Il cambiamento climatico incide non soltanto sulla quotidianità del privato, ma ha un impatto rilevante anche sulla continuità aziendale agendo su due binari paralleli e complementari: la previsione e mitigazione del rischio fisico collegato a fenomeni estremi (siccità, inondazioni, tempeste) e la necessità di adeguare il proprio piano di operatività ai requisiti richiesti dalle normative attualmente vigenti in materia di decarbonizzazione e riduzione dell’impatto ambientale.

La necessità di prevedere l’imprevedibile porta le aziende a puntare i riflettori sull’unica figura in grado di redigere una strategia di gestione del rischio efficace: il Risk Manager. Una figura che vede aumentare al tempo stesso la propria rilevanza all’interno dell’organigramma aziendale e il volume del bagaglio di conoscenze di cui deve entrare in possesso per poter affrontare le nuove tipologie di rischio emergenti.

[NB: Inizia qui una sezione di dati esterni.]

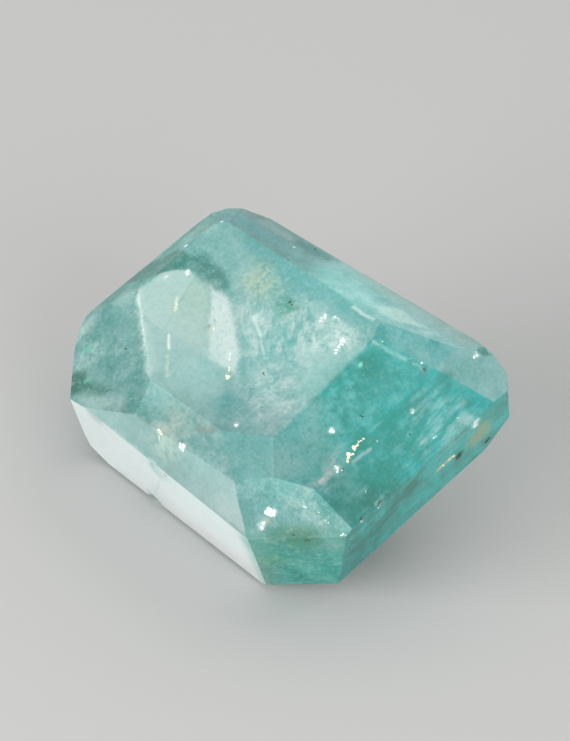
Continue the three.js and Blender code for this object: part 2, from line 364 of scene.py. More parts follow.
# Each wash is where it lies, its colour, and how much of it there is.
washes = [
    # milk and murk all over, by each facet's shares
    (both(ramp(clouds, 0.45, 0.75), milk), MILK, 0.5),
    (both(ramp(clouds, 0.55, 0.3), murk), DEEP, 0.5),
    (both(ramp(mottle, 0.45, 0.75), milk), MILK, 0.45),
    (both(ramp(mottle, 0.55, 0.3), murk), DEEP, 0.55),
    (both(ramp(shards, 0.5, 0.9), milk), MILK, 0.2),
    (both(ramp(shards, 0.5, 0.1), murk), SHADE, 0.2),
    # where the table, the front steps and the right step meet, the stone is one even teal
    (blob((2.5, -2.6, -0.05), 0.75, 0.9), colour(108, 178, 174), 0.6),
    (both(streak((-2.0, -2.95, 0), (1.6, -2.85, 0), 0.45, 0.8), patchy), colour(140, 192, 186), 0.35),
    # the right end
    (both(both(streak((3.0, 1.6, -0.1), (3.7, -0.1, -0.25), 0.75, 0.8), ramp(mottle, 0.75, 0.4)),
          panel(RIGHT_UPPER, 0.02)), colour(10, 128, 116), 0.8),
    (both(both(blob((5.7, -1.5, -1.2), 1.0, 0.8), ramp(mottle, 0.75, 0.4)), panel(RIGHT_LOWER, 0.02)),
     colour(0, 148, 136), 0.8),
    (blob((3.7, -2.1, -0.25), 1.0, 0.8), colour(106, 190, 186), 0.6),
    (blob((3.2, -2.35, -0.1), 0.6, 0.9), colour(112, 188, 184), 0.8),
    (blob((3.8, -2.5, -0.25), 0.5, 0.8), colour(150, 196, 190), 0.55),
    (blob((3.1, -2.95, -0.15), 0.5, 0.8), colour(110, 178, 174), 0.5),
    (streak((3.0, -0.5, -0.05), (3.7, -1.3, -0.25), 0.3, 0.9), colour(150, 192, 188), 0.4),
    (both(blob((4.85, -1.5, -0.58), 0.3, 0.9), patchy), colour(180, 208, 204), 0.7),
    (both(blob((5.1, -1.85, -0.75), 0.35, 0.9), patchy), colour(165, 205, 200), 0.7),
    (both(blob((5.9, -0.6, -1.2), 1.1, 0.8), ramp(mottle, 0.65, 0.4)), colour(0, 140, 126), 0.7),
    (both(blob((5.2, 0.6, -0.9), 0.9, 0.8), ramp(mottle, 0.6, 0.4)), colour(0, 142, 128), 0.7),
    (both(blob((6.1, -1.9, -2.2), 1.2, 0.8), ramp(mottle, 0.65, 0.4)), colour(0, 140, 122), 0.8),
    (both(blob((3.9, -1.6, -0.35), 0.8, 0.8), patchy), colour(135, 185, 180), 0.5),
    (both(blob((6.05, 2.0, -1.4), 1.0, 0.8), ramp(streaky, 0.42, 0.66)), MILK, 0.45),
    (both(blob((6.15, 2.75, -1.8), 0.35, 0.8), patchy), WHITE, 0.6),
    (both(panel(RIGHT_LOWER, 0.02), ramp(streaky, 0.55, 0.75)), MILK, 0.3),
    (both(panel(RIGHT_LOWER, 0.02), ramp(streaky, 0.55, 0.35)), colour(0, 148, 134), 0.6),
    (blob((5.13, 3.2, -0.85), 0.22, 0.8), colour(40, 130, 120), 0.7),
    (blob((4.56, 2.9, -0.51), 0.16, 0.8), colour(50, 130, 124), 0.7),
    (both(streak((2.75, 2.48, -0.02), (4.5, 2.88, -0.52), 0.06, 0.9), ramp(fine, 0.35, 0.6)), MILK, 0.4),
    (blob((3.02, 1.72, -0.08), 0.1, 0.8), colour(150, 245, 215), 0.9),
    (both(streak((4.35, -0.9, -0.42), (4.7, -1.55, -0.5), 0.16, 0.9), patchy), colour(175, 196, 190), 0.6),
    (streak((4.9, -1.7, -0.58), (4.84, -2.1, -0.57), 0.07, 0.9), colour(215, 222, 218), 0.8),
    (both(streak((4.86, -2.0, -0.57), (4.81, -2.5, -0.57), 0.14, 0.9), flecked), colour(200, 214, 208), 0.8),
    # a painted glint: a lilac spark of split light
    (blob((4.7, -1.62, -0.5), 0.075, 0.5), colour(165, 150, 240), 0.9),
    (streak((5.08, -0.9, -0.73), (5.13, -0.2, -0.78), 0.045, 0.9), MILK, 0.6),
    (streak((6.2, -1.3, -1.6), (6.2, -0.9, -1.6), 0.05, 0.9), MILK, 0.5),
    # the right wall: an ochre patch near its far end, and a golden streak
    (blob((6.0, 3.25, -3.1), 0.5, 0.6), colour(200, 190, 138), 0.85),
    (both(blob((5.75, 3.6, -4.0), 0.4, 0.6), patchy), colour(95, 110, 72), 0.8),
    (streak((6.02, 1.35, -2.97), (6.03, 2.0, -3.0), 0.1, 0.8), colour(212, 214, 165), 0.8),
    (blob((6.0, 2.3, -3.3), 0.2, 0.6), colour(30, 70, 66), 0.8),
    # the front right corner
    (both(blob((5.42, -2.86, -1.45), 0.22, 0.8), flecked), MILK, 0.8),
    (blob((5.25, -2.8, -1.15), 0.28, 0.8), colour(112, 176, 168), 0.6),
    (blob((5.9, -2.65, -1.45), 0.3, 0.8), colour(104, 170, 162), 0.7),
    (both(blob((4.8, -2.9, -1.0), 0.4, 0.8), flecked), MILK, 0.6),
    (blob((4.0, -3.9, -1.25), 0.14, 0.8), GOLD, 0.7),
    (streak((3.8, -4.4, -1.95), (5.8, -2.9, -2.0), 0.45, 0.8), colour(112, 178, 164), 0.7),
    (streak((3.75, -4.57, -2.3), (3.72, -4.55, -4.4), 0.38, 0.9), colour(132, 188, 174), 0.6),
    (blob((5.65, -3.1, -2.3), 0.4, 0.9), colour(134, 182, 174), 0.6),
    (both(blob((6.3, -1.0, -1.7), 0.6, 0.8), ramp(mottle, 0.7, 0.4)), colour(0, 118, 104), 0.7),
    (both(streak((6.15, 0.3, -2.4), (5.95, -1.2, -3.1), 0.5, 0.8), ramp(mottle, 0.75, 0.35)),
     colour(0, 116, 102), 0.8),
    (both(blob((5.6, -1.75, -1.1), 0.5, 0.8), patchy), colour(100, 182, 174), 0.6),
    (both(blob((5.05, -1.2, -0.72), 0.3, 0.8), patchy), colour(120, 190, 184), 0.5),
    (both(streak((4.45, -3.9, -1.75), (5.2, -3.4, -1.85), 0.36, 0.8), ramp(fine, 0.9, 0.4)),
     colour(35, 140, 118), 0.7),
    (both(blob((5.17, -3.45, -1.95), 0.35, 0.8), flecked), colour(50, 120, 60), 0.8),
    (both(blob((4.85, -3.7, -1.75), 0.4, 0.8), flecked), colour(60, 130, 70), 0.7),
    (both(blob((4.6, -4.0, -2.3), 0.8, 0.8), patchy), colour(0, 130, 116), 0.5),
    (both(streak((4.5, -4.0, -2.7), (5.4, -3.3, -2.7), 0.4, 0.8), ramp(fine, 0.8, 0.4)),
     colour(10, 142, 126), 0.45),
    (both(blob((5.0, -3.6, -2.15), 0.3, 0.8), flecked), colour(92, 158, 104), 0.8),
    (both(blob((4.15, -4.3, -3.0), 0.3, 0.8), flecked), colour(130, 192, 132), 0.8),
    (both(blob((4.3, -4.15, -1.85), 0.25, 0.8), flecked), colour(150, 190, 168), 0.7),
    (streak((2.9, -2.9, -0.15), (3.45, -3.0, -0.22), 0.045, 0.9), colour(70, 140, 132), 0.22),
    (streak((3.45, -3.0, -0.22), (3.86, -3.0, -0.3), 0.045, 0.9), colour(70, 140, 132), 0.22),
    # the front left corner and the front steps
    (both(panel(DARK_CORNER_LEFT, 0.15), ramp(fine, 0.95, 0.45)), colour(0, 96, 80), 0.95),
    (both(panel(DARK_CORNER_RIGHT, 0.18), ramp(fine, 0.95, 0.45)), colour(10, 105, 88), 0.8),
    (blob((-4.44, -3.84, -1.02), 0.13, 0.8), colour(70, 190, 150), 0.8),
    (blob((-5.44, -3.02, -0.99), 0.16, 0.8), colour(90, 215, 190), 0.7),
    (both(streak((-6.2, -2.7, -1.1), (-6.15, -1.8, -1.0), 0.22, 0.7), patchy), colour(195, 212, 206), 0.8),
    (blob((-3.9, -2.45, -0.35), 0.13, 0.8), colour(95, 120, 128), 0.7),
    (blob((-3.94, -3.18, -0.63), 0.15, 0.8), colour(80, 125, 130), 0.7),
    (both(streak((-5.6, -2.0, -0.9), (-4.2, -1.6, -0.3), 0.3, 0.8), patchy), colour(60, 140, 132), 0.5),
    (both(blob((-5.2, -3.1, -0.95), 0.6, 0.8), flecked), MILK, 0.4),
    (streak((-2.2, -3.75, -0.45), (-1.2, -3.9, -0.32), 0.26, 0.9), colour(55, 146, 138), 0.7),
    (both(blob((-1.9, -3.8, -0.4), 0.6, 0.8), patchy), SHADE, 0.4),
    (blob((-3.4, -4.5, -1.1), 0.5), colour(160, 188, 184), 0.5),
    (streak((-4.3, -4.45, -1.2), (-2.6, -3.95, -0.6), 0.22, 0.9), colour(180, 204, 200), 0.45),
    (both(panel(FRONT_LOWER, 0.03, foot=-1.9), blob((-1.3, -4.5, -1.1), 1.5, 0.9)),
     colour(138, 170, 168), 0.6),
    (both(panel(FRONT_LOWER, 0.03, foot=-1.9), blob((3.2, -4.4, -1.3), 1.0, 0.9)),
     colour(196, 212, 212), 0.6),
    (both(blob((-0.3, -3.4, -0.2), 0.8, 0.8), patchy), colour(190, 208, 184), 0.35),
    (both(blob((-0.3, -4.1, -0.55), 0.6, 0.9), ramp(fine, 0.3, 0.6)), colour(216, 222, 204), 0.5),
    (blob((0.8, -3.05, -0.05), 0.2, 0.8), colour(140, 140, 120), 0.5),
    # the front wall's chips and the crack between them
    (blob((-0.6, -4.7, -1.85), 0.42, 0.3), colour(208, 228, 226), 0.85),
    (blob((-1.8, -4.75, -4.6), 0.42, 0.3), colour(215, 232, 230), 0.85),
    (streak((-0.5, -4.65, -2.1), (-1.65, -4.62, -4.3), 0.05, 0.9), colour(206, 222, 222), 0.5),
    # the back step and the left step
    (both(streak((0.8, 3.6, -0.25), (3.5, 4.2, -0.6), 0.3, 0.8), patchy), MILK, 0.4),
    (panel(PALE_LENS, 0.12), colour(222, 226, 216), 0.6),
    (streak((-4.3, 3.6, -0.4), (-2.2, 3.7, -0.45), 0.28, 0.8), colour(120, 190, 194), 0.5),
    (streak((-2.7, 4.2, -0.8), (-1.5, 4.3, -0.8), 0.24, 0.8), colour(48, 122, 122), 0.75),
    (streak((-4.3, 4.0, -0.7), (-3.0, 4.15, -0.75), 0.2, 0.7), colour(180, 202, 200), 0.6),
    (streak((-5.0, 3.4, -0.4), (-3.2, 3.55, -0.35), 0.4, 0.8), colour(92, 182, 190), 0.7),
    (both(blob((-5.0, 3.15, -0.25), 0.4, 0.8), patchy), colour(72, 160, 168), 0.4),
    (both(blob((-5.4, 2.3, -0.25), 0.5, 0.8), patchy), colour(168, 204, 196), 0.6),
    (streak((-0.7, 4.6, -1.1), (4.5, 4.7, -1.1), 0.3, 0.7), colour(178, 194, 190), 0.6),
    (both(streak((-3.6, 3.3, -0.15), (-0.6, 3.5, -0.3), 0.35, 0.8), patchy), colour(92, 180, 178), 0.6),
    (blob((-3.1, 3.75, -0.5), 0.2, 0.8), colour(60, 120, 125), 0.25),
    (blob((-5.49, -1.03, -0.3), 0.4, 0.8), colour(175, 200, 194), 0.7),
    (both(panel(DARK_WEDGE_LEFT, 0.1), ramp(mottle, 0.95, 0.45)), colour(0, 116, 103), 0.9),
    (both(panel(DARK_WEDGE_RIGHT, 0.2), ramp(mottle, 0.9, 0.4)), colour(28, 118, 108), 0.8),
    # the worn edge between the table and the front left corner
    (both(streak((-5.03, -0.73, 0), (-2.3, -2.72, 0), 0.2, 0.8), ramp(fine, 0.25, 0.6)), MILK, 0.65),
    (both(streak((-4.9, -0.83, 0), (-3.2, -2.06, 0), 0.08, 0.8), ramp(fine, 0.3, 0.5)), WHITE, 0.75),
    (both(streak((-3.2, -2.06, 0), (-2.3, -2.72, 0), 0.05, 0.8), flecked), WHITE, 0.6),
]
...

«L’impatto del cambiamento climatico sul ruolo e sulle responsabilità del Risk Manager non è indifferente – dichiara Mark Lowe, Socio ANRA e Security and Risk Manager -. Il Risk Manager deve analizzare il potenziale impatto a lungo termine di un argomento che poco o niente conosce, deve attraversare una serie di analisi in modo olistico cercando di capire eventuali frequenze di fenomeni meteorologici particolarmente devastanti, ma anche tenere in considerazione l’impatto su stabilità sociale, stabilità politica e sull’eventualità di ulteriori tensioni geopolitiche».

La sfida rappresentata dai rischi climatici riguarda in particolar modo le aziende di piccole e medie dimensioni, spesso prive di un team strutturato di Risk Management. Secondo l’ultima indagine redatta da Cerved in collaborazione con il Forum di Finanza Sostenibile sulla relazione fra PMI e la necessità di intraprendere un percorso di transizione ecologica, infatti, il 62,5% di aziende intervistate è convinto che i cambiamenti climatici avranno un impatto rilevante sulla continuità operativa nel breve e lungo periodo. Una certezza che porta le stesse a un aumento del livello di consapevolezza sull’importanza di adottare nuovi modelli di business mirati a una maggiore sostenibilità dell’attività. Al tempo stesso, lo studio rivela come quasi la metà delle imprese intervistate (40%) non “sia in grado di stimare l’entità della propria esposizione ai rischi climatici e solo il 10% ha introdotto azioni di mitigazione per fronteggiarli”.   

«Le piccole aziende che non hanno in organico un Risk Manager - sostiene Giorgio Gaglio, Board Member ANRA e Risk Manager Gruppo FAMPI -, devono affidarsi a società di consulenza di Risk Management o Associazioni di categoria che possono fornire assistenza e professionalità tecnica per la mitigazione dei rischi». 

Non avere il necessario supporto tecnico e la necessaria competenza per scegliere le coperture assicurative e le clausole ottimali a tutela dei danni provocati da eventi catastrofici originati da cambiamenti climatici, può essere un errore determinante per la sopravvivenza di una PMI.